Rows from a 3D modeling dataset
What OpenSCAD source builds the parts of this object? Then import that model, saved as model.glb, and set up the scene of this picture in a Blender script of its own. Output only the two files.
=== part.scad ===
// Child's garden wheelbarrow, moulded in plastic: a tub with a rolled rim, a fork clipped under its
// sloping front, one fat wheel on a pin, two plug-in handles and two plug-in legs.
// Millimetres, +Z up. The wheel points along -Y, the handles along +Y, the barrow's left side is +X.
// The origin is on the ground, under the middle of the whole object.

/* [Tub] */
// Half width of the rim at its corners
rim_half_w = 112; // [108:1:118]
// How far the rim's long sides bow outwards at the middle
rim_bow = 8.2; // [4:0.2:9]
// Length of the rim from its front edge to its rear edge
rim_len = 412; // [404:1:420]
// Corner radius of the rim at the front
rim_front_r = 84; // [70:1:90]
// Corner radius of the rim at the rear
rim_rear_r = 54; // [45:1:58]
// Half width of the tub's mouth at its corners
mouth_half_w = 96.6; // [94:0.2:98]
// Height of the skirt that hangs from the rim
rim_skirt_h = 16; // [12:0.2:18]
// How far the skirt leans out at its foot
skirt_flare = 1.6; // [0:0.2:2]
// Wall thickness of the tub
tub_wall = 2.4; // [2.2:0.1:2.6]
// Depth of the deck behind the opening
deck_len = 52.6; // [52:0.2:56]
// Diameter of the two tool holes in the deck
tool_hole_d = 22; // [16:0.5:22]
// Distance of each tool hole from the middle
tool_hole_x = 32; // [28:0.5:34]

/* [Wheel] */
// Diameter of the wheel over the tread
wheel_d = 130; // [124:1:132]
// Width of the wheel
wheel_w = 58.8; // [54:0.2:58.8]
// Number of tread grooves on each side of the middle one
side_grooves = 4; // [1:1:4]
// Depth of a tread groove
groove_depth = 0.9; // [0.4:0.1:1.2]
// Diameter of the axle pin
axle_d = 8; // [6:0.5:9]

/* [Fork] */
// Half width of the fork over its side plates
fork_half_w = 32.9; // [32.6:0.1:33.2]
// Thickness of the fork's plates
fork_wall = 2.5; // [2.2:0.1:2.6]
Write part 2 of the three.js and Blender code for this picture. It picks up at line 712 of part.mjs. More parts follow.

*WHAT NEEDS TO BE DONE*
Each entry above is to be printed again exactly.

*OUTPUT FOR THIS EXERCISE*
What OpenSCAD source builds the parts of this object? Then import that model, saved as model.glb, and set up the scene of this picture in a Blender script of its own. Output only the two files.
=== part.scad ===
// Child's garden wheelbarrow, moulded in plastic: a tub with a rolled rim, a fork clipped under its
// sloping front, one fat wheel on a pin, two plug-in handles and two plug-in legs.
// Millimetres, +Z up. The wheel points along -Y, the handles along +Y, the barrow's left side is +X.
// The origin is on the ground, under the middle of the whole object.

/* [Tub] */
// Half width of the rim at its corners
rim_half_w = 112; // [108:1:118]
// How far the rim's long sides bow outwards at the middle
rim_bow = 8.2; // [4:0.2:9]
// Length of the rim from its front edge to its rear edge
rim_len = 412; // [404:1:420]
// Corner radius of the rim at the front
rim_front_r = 84; // [70:1:90]
// Corner radius of the rim at the rear
rim_rear_r = 54; // [45:1:58]
// Half width of the tub's mouth at its corners
mouth_half_w = 96.6; // [94:0.2:98]
// Height of the skirt that hangs from the rim
rim_skirt_h = 16; // [12:0.2:18]
// How far the skirt leans out at its foot
skirt_flare = 1.6; // [0:0.2:2]
// Wall thickness of the tub
tub_wall = 2.4; // [2.2:0.1:2.6]
// Depth of the deck behind the opening
deck_len = 52.6; // [52:0.2:56]
// Diameter of the two tool holes in the deck
tool_hole_d = 22; // [16:0.5:22]
// Distance of each tool hole from the middle
tool_hole_x = 32; // [28:0.5:34]

/* [Wheel] */
// Diameter of the wheel over the tread
wheel_d = 130; // [124:1:132]
// Width of the wheel
wheel_w = 58.8; // [54:0.2:58.8]
// Number of tread grooves on each side of the middle one
side_grooves = 4; // [1:1:4]
// Depth of a tread groove
groove_depth = 0.9; // [0.4:0.1:1.2]
// Diameter of the axle pin
axle_d = 8; // [6:0.5:9]

/* [Fork] */
// Half width of the fork over its side plates
fork_half_w = 32.9; // [32.6:0.1:33.2]
// Thickness of the fork's plates
fork_wall = 2.5; // [2.2:0.1:2.6]
Write part 2 of the three.js and Blender code for this picture. It picks up at line 712 of part.mjs. More parts follow.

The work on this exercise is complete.